• Exercise instructions: Below is a set of records. Repeat all of them exactly.

• Dataset records:
»»
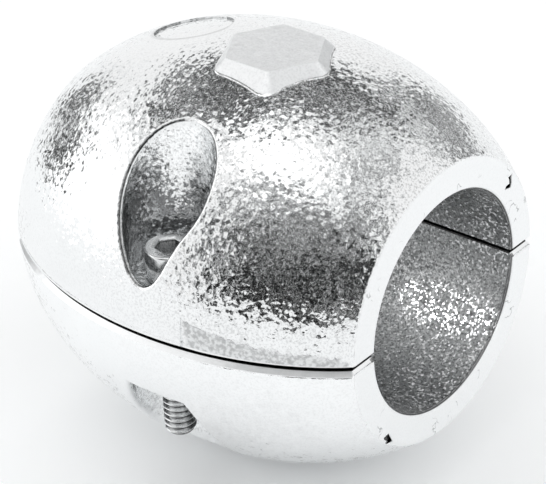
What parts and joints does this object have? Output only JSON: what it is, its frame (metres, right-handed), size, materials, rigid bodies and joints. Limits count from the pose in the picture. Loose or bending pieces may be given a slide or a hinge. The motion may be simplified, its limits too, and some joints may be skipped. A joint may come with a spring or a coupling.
{
  "type": "sacrificial anode",
  "caption": "Egg-shaped split-collar zinc anode that clamps round a propeller shaft with socket head cap screws sunk in side pockets.",
  "frame": {"origin": "middle of the shaft bore, on its axis, halfway between the end faces", "axes": "+X along the shaft bore towards the end nearer the screws; the halves part on the XY plane; +Z through the crown of the upper half, the side the screw heads are on"},
  "size_m": [0.084, 0.0856, 0.0862],
  "materials": {
    "zinc": null,
    "stainless": "plain stainless steel fastener"
  },
  "bodies": {
    "root": {"upper_half": "zinc", "lower_half": "zinc", "near_screw": "stainless", "far_screw": "stainless"}
  },
  "joints": []
}
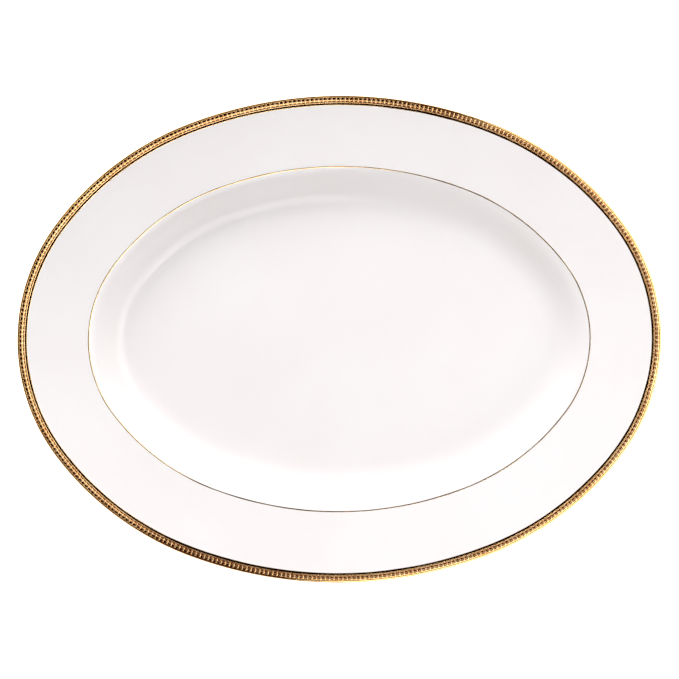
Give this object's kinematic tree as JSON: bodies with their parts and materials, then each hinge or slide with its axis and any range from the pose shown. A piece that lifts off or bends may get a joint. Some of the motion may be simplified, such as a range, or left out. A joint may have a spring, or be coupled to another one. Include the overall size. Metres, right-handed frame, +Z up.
{
  "type": "oval serving platter",
  "caption": "Oval bone-china serving platter with a sunk well, a broad rim, a foot ring and a border of raised gilded leaves.",
  "frame": {"origin": "on the table, at the middle of the foot ring", "axes": "+Z up out of the well, +X along the platter, +Y across it"},
  "size_m": [0.356, 0.2692, 0.0283],
  "materials": {
    "bone_china": "bare fired bone china, seen on the foot's wiped edge",
    "clear_glaze": "smooth clear glaze over white bone china",
    "burnished_gold": "burnished overglaze gold",
    "gold_ground": "plain gold ground between the leaves",
    "raised_gold": "gold over raised paste, softly burnished"
  },
  "bodies": {
    "root": {"china_body": "bone_china", "glaze_coat": "clear_glaze", "glaze_base": "clear_glaze", "gold_edge": "burnished_gold", "gold_ground": "gold_ground", "leaf_stem": "raised_gold", "outer_leaves": "raised_gold", "inner_leaves": "raised_gold", "gold_fillet": "burnished_gold", "verge_hairline": "burnished_gold"}
  },
  "joints": []
}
««
• Correct response:
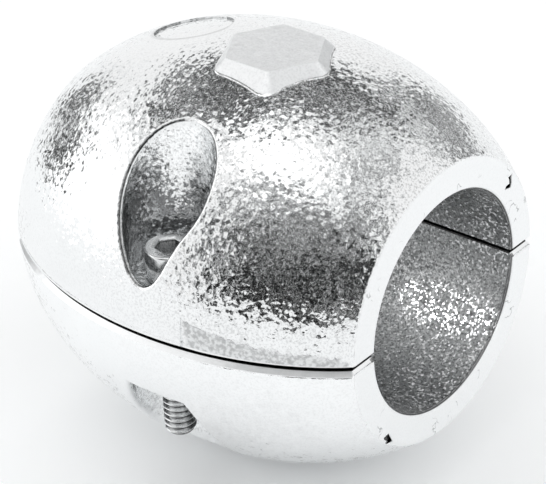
What parts and joints does this object have? Output only JSON: what it is, its frame (metres, right-handed), size, materials, rigid bodies and joints. Limits count from the pose in the picture. Loose or bending pieces may be given a slide or a hinge. The motion may be simplified, its limits too, and some joints may be skipped. A joint may come with a spring or a coupling.
{
  "type": "sacrificial anode",
  "caption": "Egg-shaped split-collar zinc anode that clamps round a propeller shaft with socket head cap screws sunk in side pockets.",
  "frame": {"origin": "middle of the shaft bore, on its axis, halfway between the end faces", "axes": "+X along the shaft bore towards the end nearer the screws; the halves part on the XY plane; +Z through the crown of the upper half, the side the screw heads are on"},
  "size_m": [0.084, 0.0856, 0.0862],
  "materials": {
    "zinc": null,
    "stainless": "plain stainless steel fastener"
  },
  "bodies": {
    "root": {"upper_half": "zinc", "lower_half": "zinc", "near_screw": "stainless", "far_screw": "stainless"}
  },
  "joints": []
}
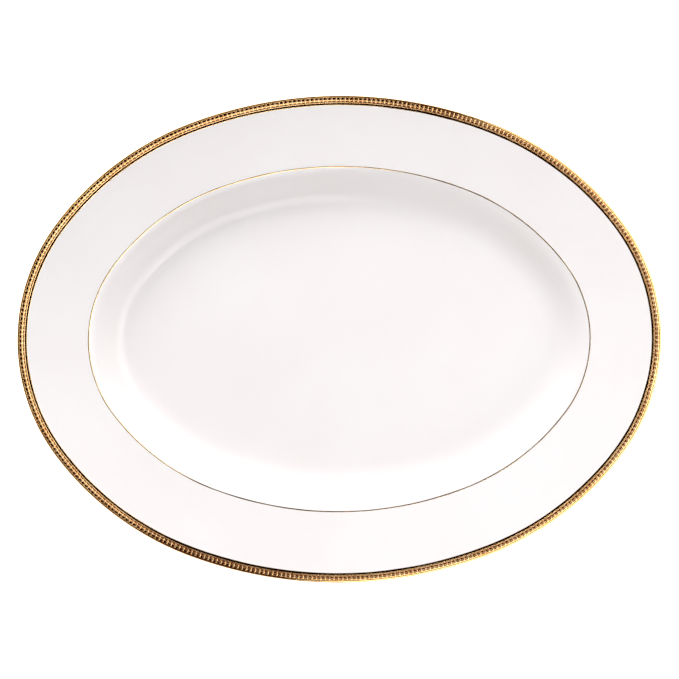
Give this object's kinematic tree as JSON: bodies with their parts and materials, then each hinge or slide with its axis and any range from the pose shown. A piece that lifts off or bends may get a joint. Some of the motion may be simplified, such as a range, or left out. A joint may have a spring, or be coupled to another one. Include the overall size. Metres, right-handed frame, +Z up.
{
  "type": "oval serving platter",
  "caption": "Oval bone-china serving platter with a sunk well, a broad rim, a foot ring and a border of raised gilded leaves.",
  "frame": {"origin": "on the table, at the middle of the foot ring", "axes": "+Z up out of the well, +X along the platter, +Y across it"},
  "size_m": [0.356, 0.2692, 0.0283],
  "materials": {
    "bone_china": "bare fired bone china, seen on the foot's wiped edge",
    "clear_glaze": "smooth clear glaze over white bone china",
    "burnished_gold": "burnished overglaze gold",
    "gold_ground": "plain gold ground between the leaves",
    "raised_gold": "gold over raised paste, softly burnished"
  },
  "bodies": {
    "root": {"china_body": "bone_china", "glaze_coat": "clear_glaze", "glaze_base": "clear_glaze", "gold_edge": "burnished_gold", "gold_ground": "gold_ground", "leaf_stem": "raised_gold", "outer_leaves": "raised_gold", "inner_leaves": "raised_gold", "gold_fillet": "burnished_gold", "verge_hairline": "burnished_gold"}
  },
  "joints": []
}